Le commerce électronique des particuliers pèse aujourd'hui 30 milliards de dollars aux Etats Unis contre 22 en Europe. Nous devrions viser le rééquilibrage pour 2005.
Nous devons veiller, par ailleurs, à ce que l'Internet ait une identité européenne : par la mise en place de noms de domaines européens, par la mise en ligne des services publics, comme la santé, par exemple.
- Pour conclure, je voudrais souligner la qualité du travail effectué par vos rapporteurs. Ils ont mis en évidence les enjeux, les difficultés liées à la "nouvelle économie" et les solutions à apporter à ses conséquences pour la société.
Le gouvernement français, et tout particulièrement le ministre des Affaires européennes que je suis, apprécie le caractère constructif de vos observations et de vos préconisations, que je ne saurai trop recommander à mes collègues français et européens. Votre Comité et votre Conseil ont fait avec ce rapport uvre utile, à la mesure de ce que vous représentez.
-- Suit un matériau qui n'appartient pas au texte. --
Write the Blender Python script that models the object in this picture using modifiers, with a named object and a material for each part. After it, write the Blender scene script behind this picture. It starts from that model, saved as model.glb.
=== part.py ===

En particulier, je me retrouve tout à fait dans les axes d'action que vos deux assemblées ont définis conjointement dans leur déclaration commune, et qui indiquent bien le chemin à suivre, dans l'esprit, d'ailleurs, de ce que la présidence française va proposer avec l'Agenda social.
L'Europe a des atouts pour réussir et parvenir aux objectifs ambitieux qu'elle s'est fixée à Lisbonne. Notre système de formation générale manifeste une bonne réactivité, les administrations et les services d'intérêt général sont également de bonne qualité. Nous avons les moyens de développer des contenus de qualité. Il ne suffit pas de disposer, dans ce domaine, de bons vecteurs. Encore faut-il que leur prix d'accès soient abordables et que leur alimentation puisse manifester une qualité à la hauteur du niveau de notre culture. C'est dire qu'il faut allier l'excellence au développement d'applications, de nature à rencontrer les aspirations du plus large public.
J'espère bien, dans ces questions, qu'après celui de Lisbonne, le Conseil européen de Nice marquera une nouvelle étape, pour que l'Europe soit pleinement en mesure d'affronter les défis du XXIème siècle./.